SAIC Motor reclaimed the top spot, with total H1 sales reaching 2.045 million units, a slight 0.4% decrease that essentially matches last year's performance. It was the only automaker to surpass 2 million units in H1, leading the runner-up by over 200,000 vehicles, achieving a target completion rate of 40.9%. Its growth was driven by its proprietary brands and NEV segment. However, its joint venture operations with Volkswagen and GM remained weak.

BYD Company Limited (BYD) ranked second with 1.809 million units sold, down 15.7% year-on-year, but maintained its leading position among Chinese brands. The decline was attributed to a high base from 2025 and consumer hesitation during a new technology launch period in Q1. A turning point emerged in Q2, with sales growth turning positive from May. BYD Company Limited (BYD) is expected to see sequential improvement in H2 with the ramp-up of models featuring its mega-fast charging technology and increased overseas production capacity.

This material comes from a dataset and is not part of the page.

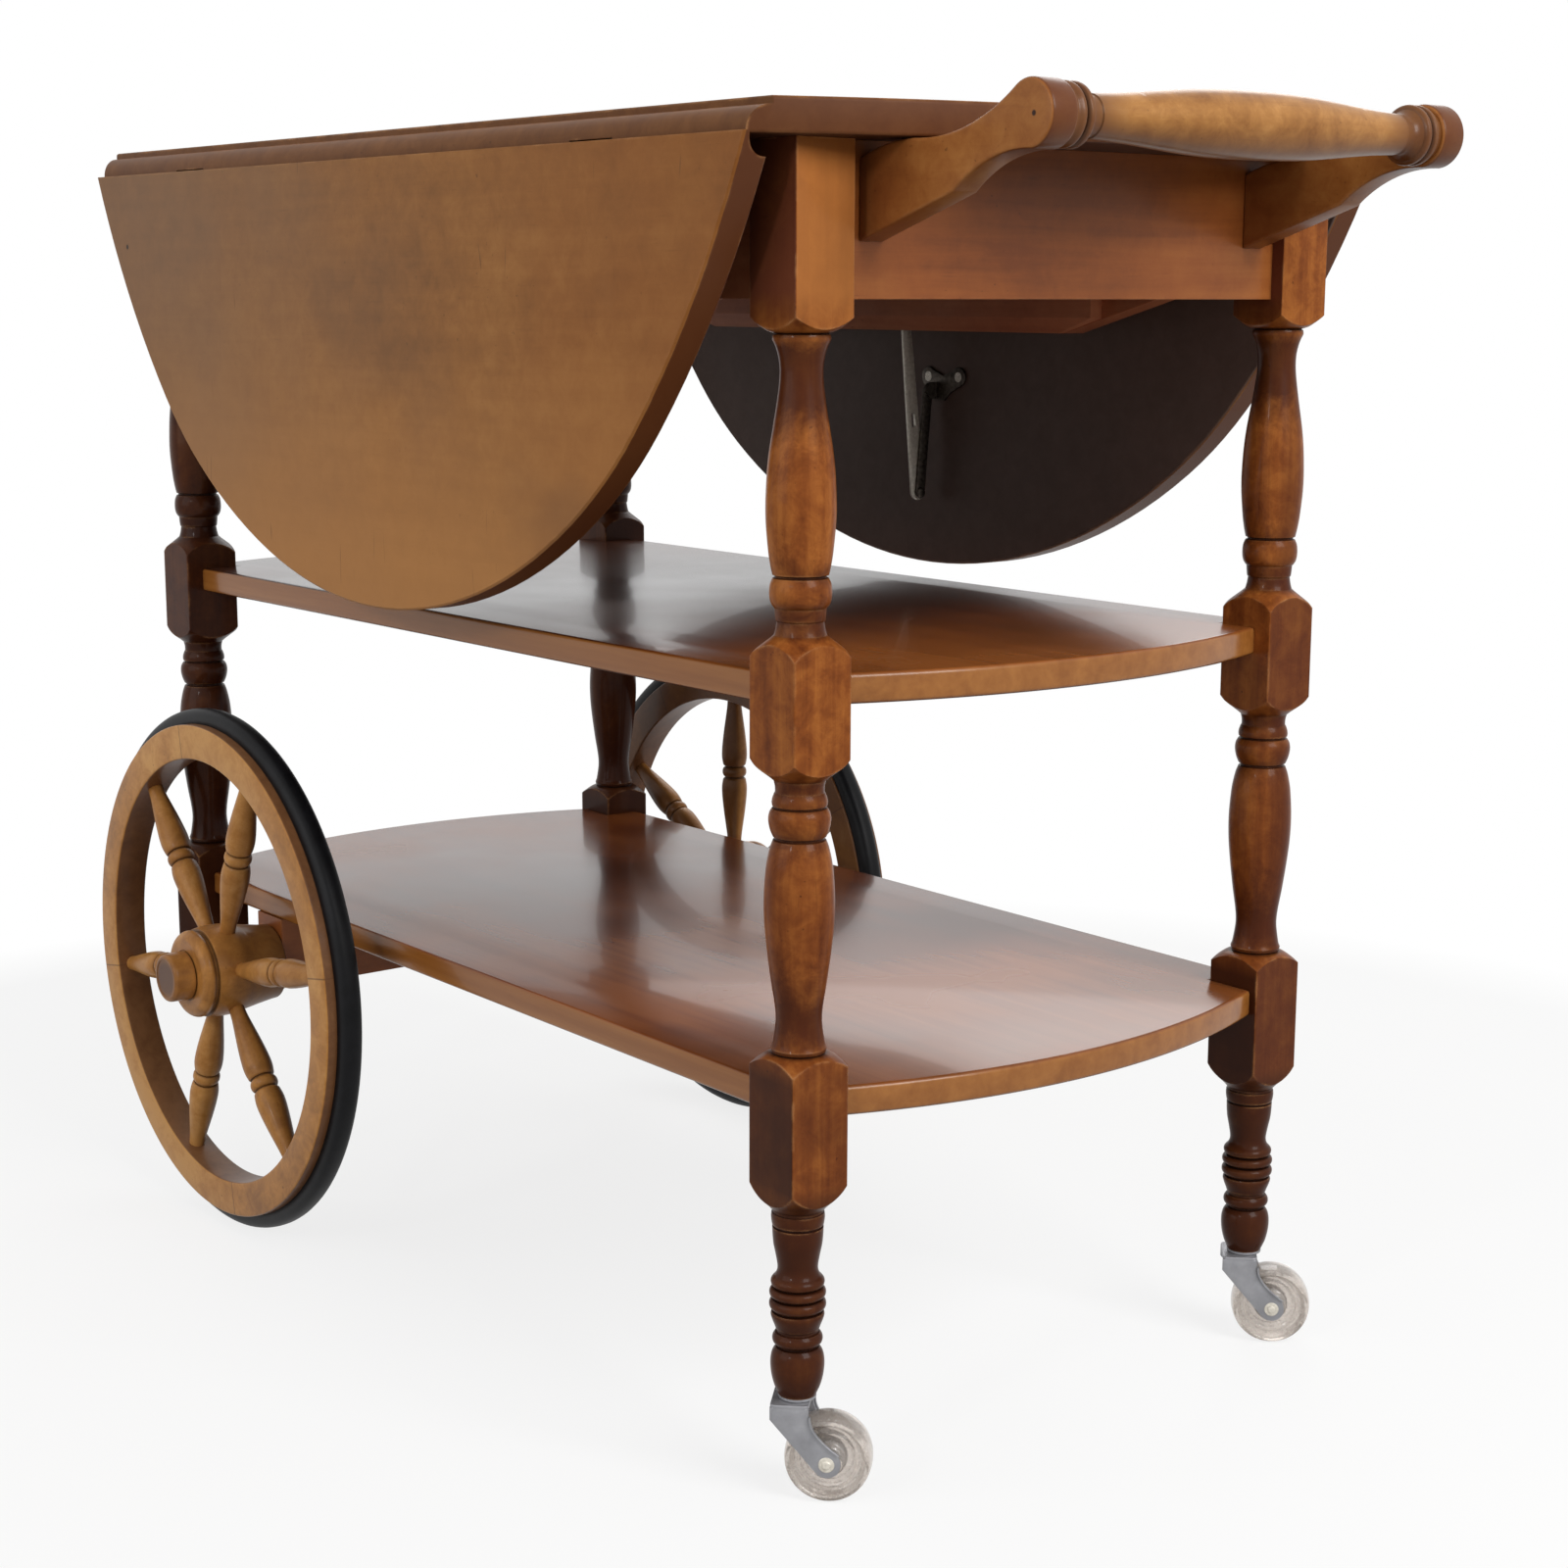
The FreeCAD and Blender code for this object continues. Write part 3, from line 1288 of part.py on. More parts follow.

Geely Auto briefly surpassed BYD Company Limited (BYD) in Q1 but underperformed in Q2. Its H1 sales were 1.423 million units, up a marginal 0.98%. ZEEKR was its growth pillar, with sales surging 97% to 178,000 units. Geely's own brand and Lynk & Co saw sales decline, but its NEV sales ratio remained a leading 56% among Chinese brands. Its exports soared 158%. The rivalry between Geely and BYD Company Limited (BYD) for the top spot remains a key focus for H2.

Chery Auto led traditional automakers in growth at 7.7%, selling 1.358 million units in H1. Growth was fueled by NEVs and exports, with the latter accounting for 69.5% of total sales, the highest ratio among automakers. However, this came with the steepest decline in domestic sales.

Changan Auto's H1 sales fell 17.4% to 1.19 million units, the largest drop among traditional automakers. While its exports grew 35.1%, this failed to offset the domestic slump. Its proprietary brand sales fell 19.91%, and NEV sales dropped 8.3%. Performance varied among its NEV sub-brands.

GAC Group and Great Wall Motor Company Limited (GWM) achieved slight growth. GAC's sales rose 2.35% to 773,100 units, with energy-saving and NEVs now comprising 62.82% of sales. Its proprietary brand sales grew 35.7%, and exports surged 132%, indicating initial success from restructuring efforts. However, its Japanese joint ventures continued to struggle.

Great Wall Motor Company Limited (GWM) sold 584,000 units in H1, up 2.48%. Haval remained its mainstay, contributing 56% of sales. Its premium Wey brand and the Ora brand (which has shifted focus from pure EVs) saw growth, while the Tank brand and pickup trucks declined. Great Wall Motor Company Limited's (GWM) NEV sales reached 145,000 units, and exports grew 47.4% to 291,000 units.

As of publication, Dongfeng Motor, FAW Group, and BAIC Group had not released H1 data.

New Energy Vehicle Makers: Growth Slows, Targets Loom Large

NEV makers outperformed traditional automakers in H1, with only two experiencing sales declines. However, growth rates have moderated significantly, and progress toward annual targets is generally poor.

Leapmotor led NEV makers in volume, selling 356,500 units, up 60.8%. It was the only NEV maker to exceed 300,000 units. Its June sales hit a record 93,000 units, driven by the new, affordable A10 model. However, it has only achieved 35.7% of its ambitious annual target of 1 million units.

Harmony Smart Mobility ranked second with 242,000 units sold, up 18.6%, but has only reached 24% of its 1-million-unit annual goal. Its growth has slowed across its various sub-brands.

Li Auto delivered 193,000 units in H1, down 5.1%, as its L-series models entered a market fatigue phase and its pure-electric i-series failed to gain traction. New L-series models launching this year are expected to boost sales. Its progress toward its annual growth target is 39.7%.

NIO Inc. (NIO) delivered 191,000 units, a robust 67% increase, benefiting from a growing share of pure-electric vehicles in the NEV market and effective synergy among its three brands. Its progress rate toward its annual target is 41.9%.

ZEEKR posted the highest growth rate among all automakers at 97%, selling 178,000 units. It is also the only automaker to have surpassed 50% of its annual target, with a completion rate of 59.5%. Its expanding product portfolio, led by the 001 shooting brake, has driven its success.

Xiaomi Auto and XPeng Inc. (XPEV) had similar sales volumes, ranking sixth and seventh respectively, but both have only just passed 30% of their annual targets. Xiaomi sold approximately 169,000 units, up 7%, achieving 30.2% of its 550,000-unit goal. XPeng Inc. (XPEV) sold 166,000 units, down 15.83%, the largest decline among NEV makers, also reaching 30.2% of its 550,000-unit target. Both are pinning hopes on new model launches in H2 to boost performance.

Voyah, IM Motors, and Avatr all sold fewer than 100,000 units, placing them at the bottom among NEV brands. Avatr, which saw its sales halve, is currently pursuing a Hong Kong IPO for the second time.